What are the flaws you see with these school-specific studies that conclude the GRE is as effective as the LSAT in predicting first-year law school grades?
What happened in [the University of Arizona study] is that they took people, largely, who had already been admitted to law school with the LSAT, and had some of them take the GRE under circumstances where it wasn’t high-stakes with admission at issue. Then they said, “Well, let’s see if these people match up a little bit. Did the same people who did well in first year also do well on the GRE?” It’s very simple. It’s not something you could rely upon to determine that the GRE is going to be a good instrument to help students know whether they have a likelihood of success.
What’s really hard about this is that the elite law schools are going to be very differently situated in this question. For students who go to those top schools, honestly, you could probably take their SAT or where they went to high school and predict that they would do well in first year of law school. But then you take a school like an Arizona, or some of the historically black colleges or some of the other schools—those students really need to know whether they have a fighting chance of doing well. A test that doesn’t even get at analytical or critical reasoning is not going to be very helpful to them.
How are the LSAT and GRE different?
Analytical reasoning is 25 percent of the LSAT and zero percent of the GRE. Logical and critical reasoning skills are 50 percent of the LSAT, and zero percent of the GRE. Reading comprehension is 25 percent of both tests. For the GRE, 25 percent is “other verbal”, which is SAT-type things like sentence completion, and quantitative skills—algebra and geometry—is 50 percent.
It’s a bit hard to see how algebra and geometry come into play in law school.
I think most people would agree with that. Some schools believe—and I agree—that law students could benefit from more financial literacy. But that’s something that’s usually is accomplished easily with a “introduction to financial statements” kind of class. That’s not algebra and geometry.
You’ve told me that you believe law schools are using the GRE to manipulate their U.S. News & World Report rankings. How does that work?
Deans want to keep their class the same size but they see the overall applicant pool drop. If you don’t want to change your class size and you don’t want to go down in U.S. News—which counts LSATs and [undergraduate] GPAs—the only way to do that is to take students you don’t have to show on your balance sheet. They’re using the GRE as the latest fig leaf for this. They’re trying to get students who they don’t have to report LSAT scores for, yet those students are still paying tuition. So their class size stays the same, or their school survives, etc.
Reaching more potential applicants is another big part of this, right?

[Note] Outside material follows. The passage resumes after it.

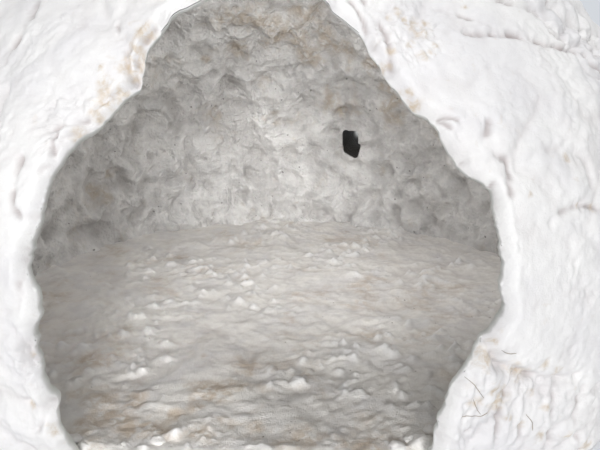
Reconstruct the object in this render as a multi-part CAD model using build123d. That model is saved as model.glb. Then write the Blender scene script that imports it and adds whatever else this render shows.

I think many schools believe there is a pool of people already on their campuses who have taken the GRE, and that if they could just bring them into law school, then they could pick the smart ones and have more students. I think part of this is just filling seats.
One of the good things that came out of the downturn in applicants, I think, was that the people who decided to go to law school had a seriousness of purpose that we hadn’t always seen. They weren’t saying, “Well, I don’t know what else to do so I’ll go to law school.” I think it’s ironic that having now gotten to that point, we’re going in the other direction. A dean colleague put it this way: “The new diversity: People who really aren’t interested in law school.”
The ABA is weighing a rule whereby it would determine the validity of all LSAT alternatives and decide whether they are acceptable. What do you think it should do?
I think the ABA is in a tough spot. They’re getting pushed from every direction. I think the ABA needs to keep its eye on protecting the public. A regulator makes sure that students who are admitted to law school, and the public those students serve, are well served.
We did not object to the ABA’s proposed change. They’ve said they’re willing to permit schools to use a test other than the LSAT as long as the test meets high standards of validity and reliability. We support that change. I’m disappointed that schools haven’t waited for that process to happen.
It seems some schools are moving forward anyhow. What would you like to see happen now?
I’d like to see people hit the pause button. Let’s really look into this before we make widespread change. I would hope that schools continue to accept both exams, and that most students still take the LSAT. I’d like there to be much more discussion and deliberation about what this means for legal education. I think a lot of people still don’t understand, for instance, that these studies have been so shallow. I really worry about the pushing down of standards in the legal profession. I think we need to be really fair to students and fair to the clients those students will serve.